Treating resistance as a personal obstacle to be overpowered. Pushing harder hardens the resistance. The person is defending a habit, not attacking you. Expect the reaction, acknowledge that the old method has worked, and move the conversation back to the facts on the breakdown sheet.

2Resentment of criticism

The second failing is resentment. When you set out to find a better way of doing a job, someone may take that search as criticism of the way the job is being done now — and, behind that, as criticism of the person doing it. A search for improvement can feel like an accusation that the present method, and the people who built it, were not good enough.

Resentment of criticism is the feeling that a search for a better method is a personal judgment on the people who use the present one — and the related fear of looking foolish for not having found the improvement sooner.

The way to handle this is to make the purpose of the search clear, and to keep every discussion about the method, not the person. The aim is a constructive search for a better way to get the production we need — not a verdict on anyone's past work. When people understand that the improvement is the target and not them, the resentment has nothing to feed on.

Keep the rule simple: discuss the job, never the person. Every discussion of an improvement is about the method and only the method. There is no blame in finding a better way; there is only a better way, found.

The same fear works on the improver, too. We hesitate to bring in an improvement that might seem to criticize ourselves — the idea that someone will ask, "Why didn't you think of this before?" Do not let that stop you. The fact that a better way was not found earlier is not a failure; finding it now is the whole point. Fear of criticism must not be allowed to stop anyone's ideas — least of all your own.

Field note

Before you discuss an improvement with the person who runs the present method, say plainly what you are doing and why: you are looking for a better way to make the job easier and the production better, not checking up on anyone. Naming the constructive purpose out loud, at the start, prevents most resentment before it forms.

Resistance
to new ideas

Sounds like: "The present method has worked for twenty years — why change it?" The natural defense of habit, precedent, and custom.

How to handle: expect it; acknowledge the old method has served; note that the Job Methods principles are old and proven, not untested theory; then let the facts on the two breakdowns persuade.

Resentment
of criticism

Sounds like: "Are you saying we have been doing it wrong?" — or, in your own head, "Why didn't I think of this before?"

How to handle: explain the constructive purpose of the search; keep every discussion about the method, never the person; and don't let fear of criticism stop anyone's ideas, your own included.

Figure 6.1
The two failings — resistance and resentment

The two human failings that stop good improvements, what each one sounds like, and how to handle each.
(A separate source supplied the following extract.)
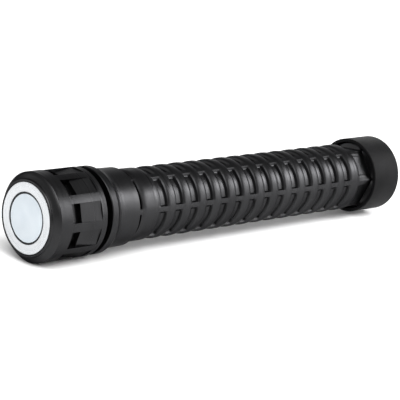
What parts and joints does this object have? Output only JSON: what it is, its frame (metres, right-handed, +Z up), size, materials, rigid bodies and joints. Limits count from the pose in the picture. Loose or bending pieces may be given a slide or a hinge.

Resistance defends the old method; resentment reads the search for a better one as personal criticism.

What to notice: the handling of both comes down to the same move — keep the discussion on the method and off the person, and make the constructive purpose clear. Resistance is met with proven principles and facts; resentment is met with a stated, constructive purpose.

3"Our work is different"

Closely related to resistance is the objection that the method may be fine for some jobs but not for this one — "our work is different." It usually comes up the moment the demonstration job (radio shields) does not look like the work in the room.

The answer is that the method does not depend on the product or the process. It depends only on the kind of work involved, and every job is some mix of just three kinds: material handling, machine work, and hand work. The radio-shield demonstration was chosen because it contains all three, not because anyone makes radio shields. What carries over is the method of improvement — questioning every detail, then eliminating, combining, rearranging, and simplifying — not the product and not the specifics of the job.

The objectionA constructive response
"It has worked for twenty years — why change it?"The old method has served well — and the Job Methods principles are not new either; they are old, proven ideas. Let's see, on the two breakdowns, what the new method removes and makes easier.
"Our work is different — this won't apply here."Which of the three kinds of work does your job include — material handling, machine work, hand work? The method applies to exactly those, whatever the product.
"Why didn't anyone think of this before?"There is no blame in finding a better way now. Finding it is the whole point; the discussion is about the method, not the people.
"We are too busy to stop and study the job."One improvement makes the job easier from then on. The little time spent breaking the job down usually uncovers a bigger saving than the time it costs.
Figure 6.2
Common objections and constructive responses

Common objections raised when an improvement is proposed, and a constructive response to each — each response keeps the discussion on the method and on the facts.

What to notice: none of the responses argues that the person is wrong. Each one redirects to the method, to the proven principles, or to the facts on the breakdown.

These principles are not confined to one kind of plant. They have been applied across mass production and job shops; across process, assembly, machine-tool, and foundry work; and across a wide range of industries — aircraft, tanks, guns, ships, munitions, chemicals, and lumber among them. A job that includes material handling, machine work, or hand work can be improved with this method, whatever it makes.

So when someone says their work is different, the right reply is not to argue that it is the same. It is to ask which of the three kinds of work their job contains — material handling, machine work, hand work — and then to show that the method applies to exactly those. It can be done.

Section summary

Two human failings stop good improvements before the method gets a fair test. The first is resistance to new ideas — "the present method has worked for twenty years, why change it?" — the natural defense of habit, precedent, and custom. Expect it, acknowledge that the old method has served, and point out that the Job Methods principles are not new but old, proven, and simplified, then let the facts on the two breakdowns persuade. The second is resentment of criticism — taking the search for a better way as a personal judgment, including the fear of "why didn't I think of this before?" Handle it by explaining the constructive purpose of the search and keeping every discussion about the method, never the person, and by not letting fear of criticism stop anyone's ideas.

The related "our work is different" objection is answered the same way: the method does not depend on the product or process, only on the kind of work, and every job is some mix of material handling, machine work, or hand work. The principles have been applied across mass production and job shops, across process, assembly, machine-tool, and foundry work, and across many industries. Whatever the job makes, it can be done.